• _Exercise requirements_: All of the data needs to be repeated exactly.

• _Supplied information_:
------------------------------------
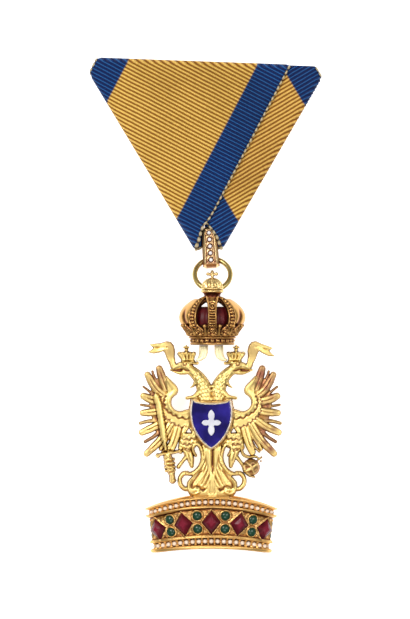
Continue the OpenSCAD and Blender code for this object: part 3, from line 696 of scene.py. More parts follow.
def draw_head(pen):
    """The neck with its small feathers in offset rows, the open beak, the brow and the eye."""
    r = pen.relief
    line = curve(pen.place((238, 367.5), (230.5, 371), (223.5, 378), (219, 386.5), (216.5, 396), (216, 404)))
    half = np.multiply((4.6, 5.2, 6.2, 7.6, 9, 10), PIXEL)
    r.tube(line, half, (1.05, 1.1, 1.2, 1.3, 1.35, 1.3), 0.12)
    where = r.room(line, 3.0)
    d, share, side = r.near(line, where)
    row = share * 12.0
    column = side / 0.8 + 0.5 * (np.floor(row) % 2)
    x, y = (column - np.floor(column)) * 2 - 1, row - np.floor(row)
    leaf = y * np.clip(1 - x * x * (0.5 + 0.9 * y), 0, 1)
    gap = (1 - smooth(0, 0.28, y)) * (1 - smooth(0.5, 0.9, np.abs(x)))
    start = smooth(0.15, 0.3, share)
    on_neck = (d < np.interp(share, np.linspace(0, 1, 6), half)) & (share > 0.15)
    # The gaps between the neck's small feathers are lowered and painted dark, as shade.
    r.height[where] += np.where(on_neck, (0.34 * leaf - 0.12) * start, 0)
    r.darken(where, np.where(on_neck, 0.55 * gap * start, 0))
    pen.tube(((225.5, 379), (228.6, 385), (232, 387.5)), (2.8, 1.8, 0.6), (0.7, 0.5, 0.25), 0.35)
    pen.tube(((222, 391), (228.5, 396.6), (235.6, 398)), (3.6, 2.2, 1.6), (0.9, 0.6, 0.4), 0.35)
    pen.ball((234.6, 366.4), 5.4, 1.2, 0.15)
    pen.tube(((236, 365.4), (243.5, 366.1), (251.8, 369.8)), (4.8, 3.5, 0.8), (1.15, 0.95, 0.5), 0.2)
    pen.tube(
        ((234, 371.2), (242, 373), (248.5, 371.4), (252.2, 369.7)), (3.2, 2.1, 1.2, 0.6), (1.0, 0.7, 0.4, 0.25), 0.15)
    # The inside of the open beak is painted dark, as shade.
    pen.plate(((233, 366), (243, 366.6), (250.4, 369.6), (251.6, 370.4), (246, 372.6), (234, 373.4)), 0.34, 0.1, 0.85)
    pen.groove(((232, 371.4), (236, 370.4), (240, 369.2), (245, 370.4), (251, 371)), 0.16, 0.5, 0.95)
    pen.ball((251.6, 370.1), 1.0, 0.3, 0.2, 0.9)
    pen.tube(
        ((225.4, 363.2), (230, 363), (236, 361.8), (244.4, 363.8)), (1.7, 1.5, 1.4, 1.0), (0.5, 0.45, 0.45, 0.3), 1.0)
    pen.groove(((224.6, 365.2), (229, 365), (233, 364.4)), 0.16, 0.4, 0.8)
    pen.groove(((240, 366), (245, 367.4), (249.6, 369)), 0.12, 0.2, 0.4)
    eye = pen.place((237.8, 364.0))[0]
    where = r.room([eye], 1.0)
    d = r.away(eye, where)
    # The eye's ring groove is painted dark, as shade.
    r.height[where] += 0.2 * bump(d, 0.58, 0.16) - 0.34 * bump(d, 0.36, 0.14) + 0.2 * bump(d, 0, 0.2)
    r.darken(where, 0.9 * bump(d, 0.37, 0.14))


def draw_head_crown(pen):
    pen.plate((
        (228.6, 361.6), (240.6, 361.2), (245.2, 352.2), (242.8, 351.4), (240.6, 352.6), (238.4, 351.2),
        (236.1, 352.4), (233.6, 351.2), (231.4, 352.6), (229.0, 351.4), (226.8, 352.0)), 0.78, 0.3)
    for foot, head, wide in (
            ((229.8, 360.6), (228.1, 353.6), 1.7), ((232.4, 360.6), (231.8, 353.4), 1.8),
            ((235, 360.4), (236, 352.6), 2.0), ((237.6, 360.4), (240.2, 353.4), 1.8),
            ((239.8, 360.6), (243.8, 353.8), 1.7)):
        pen.tube((foot, head), (0.9, 1.3, wide), (0.35, 0.4, 0.45), 0.82)
        pen.ball(head, wide * 0.8, 0.35, 1.05)
    pen.tube(((228.6, 361.2), (234.5, 361.8), (240.6, 360.9)), 1.25, 0.45, 1.1)
    pen.ball((236.1, 350), 2.1, 0.6, 0.5)
    pen.tube(((236.2, 350), (236.3, 345.9)), (0.9, 0.7, 1.1), 0.35, 0.4)
    pen.tube(((234.1, 347.4), (238.4, 347.3)), (1.1, 0.7, 1.1), 0.35, 0.42)


def draw_head_ribbon(pen, lower):
    """The ribbon that flutters from a head; lower moves its free end down."""
    r = pen.relief
    free = (
        (261.7, 343.6), (267.4, 345.6), (273.4, 348), (269.4, 350.6), (271.8, 353.6), (275.4, 356.4),
        (268.9, 356.2), (262.8, 353.6))
    outline = pen.place(
        (250.6, 369.0), (244.4, 366.8), (247.2, 361.4), (247.8, 356.4), (247.4, 351), (248.6, 345.4), (251.6, 341.8),
        (256, 341), *[(x, y + lower * (x - 259) / 14) for x, y in free],
        (259.2, 351.2), (257.6, 354), (255.9, 358.6), (253.4, 363.4), (252.2, 367.6))
    middle = curve(pen.place(
        (250.4, 367), (252, 360), (252.4, 352), (254, 346.4), (258.6, 346.4), (264, 349 + lower * 0.3),
        (271, 352.2 + lower * 0.8)))
    where = r.room(outline, 0.2)
    d, share, side = r.near(middle, where)
    roll = 0.1 * np.cos(share * 11.0) + 0.12 * np.clip(d / 0.9, 0, 1) ** 2 + 0.03 * np.sin(side * 4.0 + share * 6)
    # The tint is painted shade, darkest at the ribbon's bend and fading out towards its free end.
    shade = 0.2 + 0.22 * bump(share, 0.42, 0.16) - 0.2 * smooth(0.55, 0.8, share)
    r.join(where, r.inside(outline, where), 0.72 + roll, shade)
    pen.groove(((258.6, 352.2), (256.4, 349), (255.8, 345.6)), 0.2, 0.16, 0.5)
    pen.groove(((262, 347.4), (267, 349.2 + lower * 0.5), (272, 351.6 + lower)), 0.16, 0.12, 0.25)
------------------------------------
• _Correct response_:
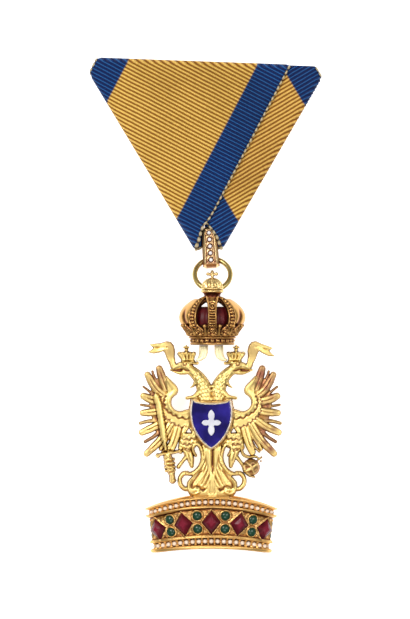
Continue the OpenSCAD and Blender code for this object: part 3, from line 696 of scene.py. More parts follow.
def draw_head(pen):
    """The neck with its small feathers in offset rows, the open beak, the brow and the eye."""
    r = pen.relief
    line = curve(pen.place((238, 367.5), (230.5, 371), (223.5, 378), (219, 386.5), (216.5, 396), (216, 404)))
    half = np.multiply((4.6, 5.2, 6.2, 7.6, 9, 10), PIXEL)
    r.tube(line, half, (1.05, 1.1, 1.2, 1.3, 1.35, 1.3), 0.12)
    where = r.room(line, 3.0)
    d, share, side = r.near(line, where)
    row = share * 12.0
    column = side / 0.8 + 0.5 * (np.floor(row) % 2)
    x, y = (column - np.floor(column)) * 2 - 1, row - np.floor(row)
    leaf = y * np.clip(1 - x * x * (0.5 + 0.9 * y), 0, 1)
    gap = (1 - smooth(0, 0.28, y)) * (1 - smooth(0.5, 0.9, np.abs(x)))
    start = smooth(0.15, 0.3, share)
    on_neck = (d < np.interp(share, np.linspace(0, 1, 6), half)) & (share > 0.15)
    # The gaps between the neck's small feathers are lowered and painted dark, as shade.
    r.height[where] += np.where(on_neck, (0.34 * leaf - 0.12) * start, 0)
    r.darken(where, np.where(on_neck, 0.55 * gap * start, 0))
    pen.tube(((225.5, 379), (228.6, 385), (232, 387.5)), (2.8, 1.8, 0.6), (0.7, 0.5, 0.25), 0.35)
    pen.tube(((222, 391), (228.5, 396.6), (235.6, 398)), (3.6, 2.2, 1.6), (0.9, 0.6, 0.4), 0.35)
    pen.ball((234.6, 366.4), 5.4, 1.2, 0.15)
    pen.tube(((236, 365.4), (243.5, 366.1), (251.8, 369.8)), (4.8, 3.5, 0.8), (1.15, 0.95, 0.5), 0.2)
    pen.tube(
        ((234, 371.2), (242, 373), (248.5, 371.4), (252.2, 369.7)), (3.2, 2.1, 1.2, 0.6), (1.0, 0.7, 0.4, 0.25), 0.15)
    # The inside of the open beak is painted dark, as shade.
    pen.plate(((233, 366), (243, 366.6), (250.4, 369.6), (251.6, 370.4), (246, 372.6), (234, 373.4)), 0.34, 0.1, 0.85)
    pen.groove(((232, 371.4), (236, 370.4), (240, 369.2), (245, 370.4), (251, 371)), 0.16, 0.5, 0.95)
    pen.ball((251.6, 370.1), 1.0, 0.3, 0.2, 0.9)
    pen.tube(
        ((225.4, 363.2), (230, 363), (236, 361.8), (244.4, 363.8)), (1.7, 1.5, 1.4, 1.0), (0.5, 0.45, 0.45, 0.3), 1.0)
    pen.groove(((224.6, 365.2), (229, 365), (233, 364.4)), 0.16, 0.4, 0.8)
    pen.groove(((240, 366), (245, 367.4), (249.6, 369)), 0.12, 0.2, 0.4)
    eye = pen.place((237.8, 364.0))[0]
    where = r.room([eye], 1.0)
    d = r.away(eye, where)
    # The eye's ring groove is painted dark, as shade.
    r.height[where] += 0.2 * bump(d, 0.58, 0.16) - 0.34 * bump(d, 0.36, 0.14) + 0.2 * bump(d, 0, 0.2)
    r.darken(where, 0.9 * bump(d, 0.37, 0.14))


def draw_head_crown(pen):
    pen.plate((
        (228.6, 361.6), (240.6, 361.2), (245.2, 352.2), (242.8, 351.4), (240.6, 352.6), (238.4, 351.2),
        (236.1, 352.4), (233.6, 351.2), (231.4, 352.6), (229.0, 351.4), (226.8, 352.0)), 0.78, 0.3)
    for foot, head, wide in (
            ((229.8, 360.6), (228.1, 353.6), 1.7), ((232.4, 360.6), (231.8, 353.4), 1.8),
            ((235, 360.4), (236, 352.6), 2.0), ((237.6, 360.4), (240.2, 353.4), 1.8),
            ((239.8, 360.6), (243.8, 353.8), 1.7)):
        pen.tube((foot, head), (0.9, 1.3, wide), (0.35, 0.4, 0.45), 0.82)
        pen.ball(head, wide * 0.8, 0.35, 1.05)
    pen.tube(((228.6, 361.2), (234.5, 361.8), (240.6, 360.9)), 1.25, 0.45, 1.1)
    pen.ball((236.1, 350), 2.1, 0.6, 0.5)
    pen.tube(((236.2, 350), (236.3, 345.9)), (0.9, 0.7, 1.1), 0.35, 0.4)
    pen.tube(((234.1, 347.4), (238.4, 347.3)), (1.1, 0.7, 1.1), 0.35, 0.42)


def draw_head_ribbon(pen, lower):
    """The ribbon that flutters from a head; lower moves its free end down."""
    r = pen.relief
    free = (
        (261.7, 343.6), (267.4, 345.6), (273.4, 348), (269.4, 350.6), (271.8, 353.6), (275.4, 356.4),
        (268.9, 356.2), (262.8, 353.6))
    outline = pen.place(
        (250.6, 369.0), (244.4, 366.8), (247.2, 361.4), (247.8, 356.4), (247.4, 351), (248.6, 345.4), (251.6, 341.8),
        (256, 341), *[(x, y + lower * (x - 259) / 14) for x, y in free],
        (259.2, 351.2), (257.6, 354), (255.9, 358.6), (253.4, 363.4), (252.2, 367.6))
    middle = curve(pen.place(
        (250.4, 367), (252, 360), (252.4, 352), (254, 346.4), (258.6, 346.4), (264, 349 + lower * 0.3),
        (271, 352.2 + lower * 0.8)))
    where = r.room(outline, 0.2)
    d, share, side = r.near(middle, where)
    roll = 0.1 * np.cos(share * 11.0) + 0.12 * np.clip(d / 0.9, 0, 1) ** 2 + 0.03 * np.sin(side * 4.0 + share * 6)
    # The tint is painted shade, darkest at the ribbon's bend and fading out towards its free end.
    shade = 0.2 + 0.22 * bump(share, 0.42, 0.16) - 0.2 * smooth(0.55, 0.8, share)
    r.join(where, r.inside(outline, where), 0.72 + roll, shade)
    pen.groove(((258.6, 352.2), (256.4, 349), (255.8, 345.6)), 0.2, 0.16, 0.5)
    pen.groove(((262, 347.4), (267, 349.2 + lower * 0.5), (272, 351.6 + lower)), 0.16, 0.12, 0.25)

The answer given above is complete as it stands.